**PROVIDED RECORDS:**
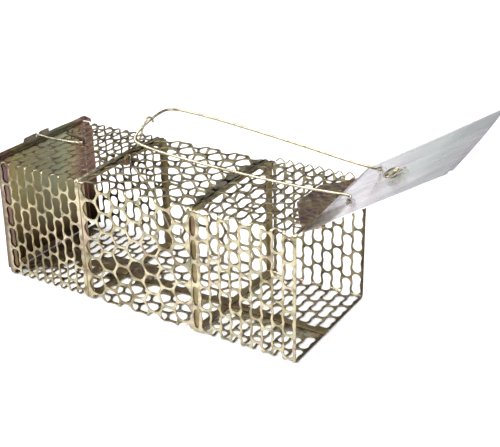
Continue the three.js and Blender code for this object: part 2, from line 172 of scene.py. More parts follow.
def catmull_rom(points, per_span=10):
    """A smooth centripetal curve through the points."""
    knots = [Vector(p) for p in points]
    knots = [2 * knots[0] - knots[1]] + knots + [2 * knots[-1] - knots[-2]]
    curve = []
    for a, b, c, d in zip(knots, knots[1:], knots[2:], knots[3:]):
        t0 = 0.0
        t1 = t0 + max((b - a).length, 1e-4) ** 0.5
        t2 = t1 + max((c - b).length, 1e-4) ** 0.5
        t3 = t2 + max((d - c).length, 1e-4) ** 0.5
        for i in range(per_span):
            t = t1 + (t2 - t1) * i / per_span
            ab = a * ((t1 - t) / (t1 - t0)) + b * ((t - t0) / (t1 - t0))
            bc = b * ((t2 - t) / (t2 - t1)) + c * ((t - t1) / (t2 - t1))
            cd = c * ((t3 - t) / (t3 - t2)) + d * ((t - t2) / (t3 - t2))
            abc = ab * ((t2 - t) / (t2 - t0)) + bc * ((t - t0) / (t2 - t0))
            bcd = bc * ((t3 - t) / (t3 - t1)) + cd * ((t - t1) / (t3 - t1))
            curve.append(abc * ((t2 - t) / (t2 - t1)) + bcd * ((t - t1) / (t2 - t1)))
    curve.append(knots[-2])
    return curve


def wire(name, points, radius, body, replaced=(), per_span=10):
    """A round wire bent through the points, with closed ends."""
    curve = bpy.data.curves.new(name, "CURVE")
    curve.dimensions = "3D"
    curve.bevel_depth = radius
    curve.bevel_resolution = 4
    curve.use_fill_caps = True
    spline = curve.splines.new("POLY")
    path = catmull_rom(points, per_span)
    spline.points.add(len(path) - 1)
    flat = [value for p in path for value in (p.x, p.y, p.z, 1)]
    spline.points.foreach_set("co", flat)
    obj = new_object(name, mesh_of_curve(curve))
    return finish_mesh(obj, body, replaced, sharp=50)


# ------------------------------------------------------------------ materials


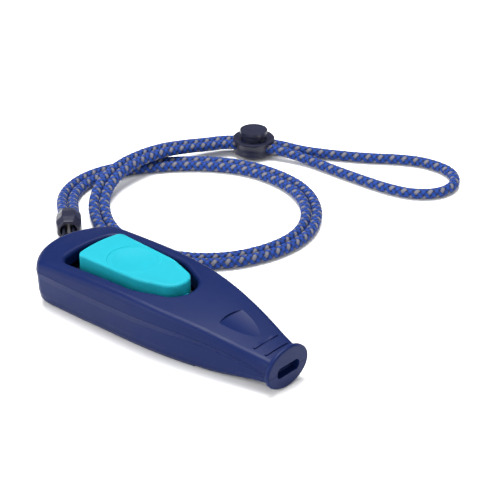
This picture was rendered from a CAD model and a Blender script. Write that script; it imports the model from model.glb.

**WHAT TO DO:**
Above are some records. Print them all exactly.

**TASK RESPONSE:**
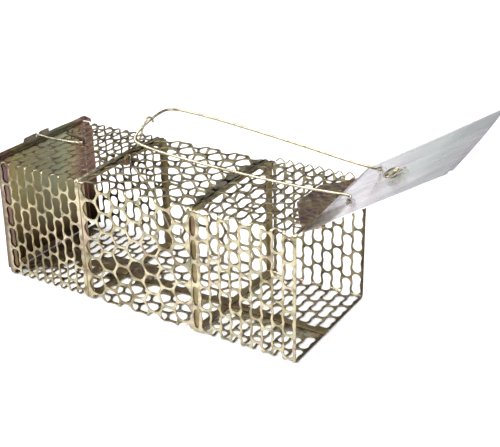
Continue the three.js and Blender code for this object: part 2, from line 172 of scene.py. More parts follow.
def catmull_rom(points, per_span=10):
    """A smooth centripetal curve through the points."""
    knots = [Vector(p) for p in points]
    knots = [2 * knots[0] - knots[1]] + knots + [2 * knots[-1] - knots[-2]]
    curve = []
    for a, b, c, d in zip(knots, knots[1:], knots[2:], knots[3:]):
        t0 = 0.0
        t1 = t0 + max((b - a).length, 1e-4) ** 0.5
        t2 = t1 + max((c - b).length, 1e-4) ** 0.5
        t3 = t2 + max((d - c).length, 1e-4) ** 0.5
        for i in range(per_span):
            t = t1 + (t2 - t1) * i / per_span
            ab = a * ((t1 - t) / (t1 - t0)) + b * ((t - t0) / (t1 - t0))
            bc = b * ((t2 - t) / (t2 - t1)) + c * ((t - t1) / (t2 - t1))
            cd = c * ((t3 - t) / (t3 - t2)) + d * ((t - t2) / (t3 - t2))
            abc = ab * ((t2 - t) / (t2 - t0)) + bc * ((t - t0) / (t2 - t0))
            bcd = bc * ((t3 - t) / (t3 - t1)) + cd * ((t - t1) / (t3 - t1))
            curve.append(abc * ((t2 - t) / (t2 - t1)) + bcd * ((t - t1) / (t2 - t1)))
    curve.append(knots[-2])
    return curve


def wire(name, points, radius, body, replaced=(), per_span=10):
    """A round wire bent through the points, with closed ends."""
    curve = bpy.data.curves.new(name, "CURVE")
    curve.dimensions = "3D"
    curve.bevel_depth = radius
    curve.bevel_resolution = 4
    curve.use_fill_caps = True
    spline = curve.splines.new("POLY")
    path = catmull_rom(points, per_span)
    spline.points.add(len(path) - 1)
    flat = [value for p in path for value in (p.x, p.y, p.z, 1)]
    spline.points.foreach_set("co", flat)
    obj = new_object(name, mesh_of_curve(curve))
    return finish_mesh(obj, body, replaced, sharp=50)


# ------------------------------------------------------------------ materials


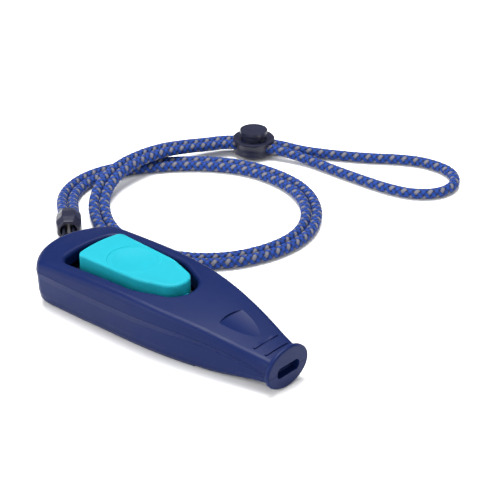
This picture was rendered from a CAD model and a Blender script. Write that script; it imports the model from model.glb.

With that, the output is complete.